Issue Date: October, 1981
Editor: Charles Lillard
Pages: 183
Number of contributors: 18
In this issue Robin Skelton's wish from West Coast Renaissance II is granted. Thirteen stories from Franz Boas' collection of Indian Folktales from British Columbia are printed in a literary magazine for the first time. Bill Ellis, once a publisher and distributer of native artwork, writes a short essay on "The Rebirth of Haida Arts and Crafts." Famous carver Bill Reid has four photographs entitled The Progress of Carving included in the issue. In the editor's comment, Charles Lillard details the history of the name "West Coast" and how the history of names and places tie in to the Canadian art and literature that developed along the west coast.
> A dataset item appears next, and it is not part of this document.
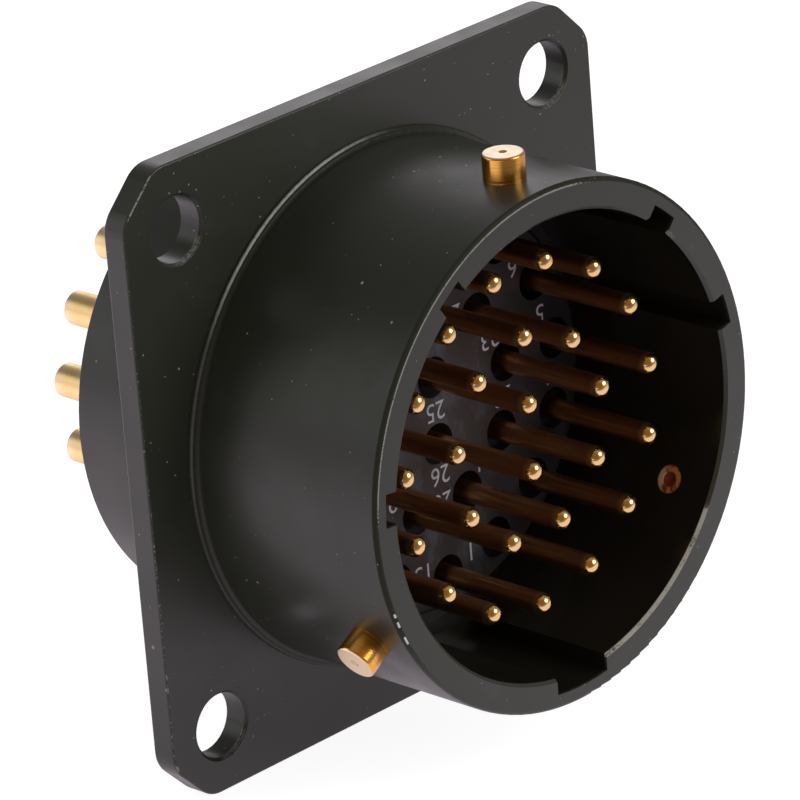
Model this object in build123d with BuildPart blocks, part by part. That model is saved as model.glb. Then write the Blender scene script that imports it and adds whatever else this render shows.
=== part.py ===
"""Square-flange box receptacle of a bayonet circular connector, with 26 pin contacts.

Lengths are in millimetres. The frame's origin is the centre of the flange's seating
face, on the connector's axis. The mating end looks along -Y, the solder cups along +Y,
and the main keyway is at the bottom, towards -Z. A "height" is a distance forward of
the seating face, so the mouth has the largest height and the solder cups the smallest.
"""
import os
from math import cos, radians, sin

from build123d import *

# Flange
flange_side = 31.10
flange_thickness = 1.30
flange_corner_clip = 2.15
flange_corner_round = 1.60
flange_edge_round = 0.10
bolt_edge_margin = 3.245
bolt_hole_diameter = 3.15
bolt_hole_chamfer = 0.14

# Coupling barrel, in front of the flange
barrel_radius = 12.635
barrel_length = 11.51
barrel_wall = 1.50
barrel_root_fillet = 0.18
root_step_reach = 0.365
root_step_height = 0.25
root_step_round = 0.12
mouth_outer_round = 0.20
mouth_inner_chamfer = 0.15
keyway_depth = 0.80
keyway_length = 8.40
main_keyway_width = 3.40
minor_keyway_width = 1.60
main_keyway_turn = -90.0
minor_keyway_turns = (105.0, 140.0, 215.0, 265.0)

# Bayonet pins: the head stands on a seat sunk in the barrel, the shank is pressed through its wall
bayonet_pin_diameter = 2.00
bayonet_shank_diameter = 1.42
bayonet_seat_depth = 0.50
bayonet_pin_reach = 1.30
bayonet_pin_setback = 2.65
bayonet_pin_edge_round = 0.12
bayonet_pin_turns = {"top": 90.0, "left": 210.0, "right": 330.0}
dimple_diameter = 0.40
dimple_depth = 0.12
stake_diameter = 0.80
stake_depth = 0.15

# Rear barrel, which passes through the panel
rear_barrel_radius = 11.64
rear_barrel_length = 7.55
rear_barrel_wall = 0.85
rear_edge_chamfer = 0.25

# Insert and what holds it in the shell
cavity_depth = 8.26
insert_step_height = 1.40
ledge_thickness = 1.20
insert_face_radius = 9.90
insert_edge_round = 0.20
rear_insulator_thickness = 2.80
ring_thickness = 0.80
ring_setback = 0.60
ring_groove_depth = 0.40
ring_section = 1.20
ring_opening = 3.00
fit_gap = 0.05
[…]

Lillard, who credited George Woodcock as "the man responsible for the present renaissance," in the first renaissance issue (#45) closes the issue with an autobiographical essay by Woodcock discussing how a "cosmopolitan consciousness can live and create on the frontier without succumbing to frontier mentality." In this issue: "She Keeps the Dance Turning Like the Earth," a work of short fiction by Washington author Duane Niatum followed by four of Niatum's poems, "Centennial Year for the Spirits," a poem by Sister Goodwin, "Song of the Northern Lights" and "Ohalet," two poems by Tim McNulty, and many other poems and sagas written either by First Nations authors or visitors who became interested in writing about native culture.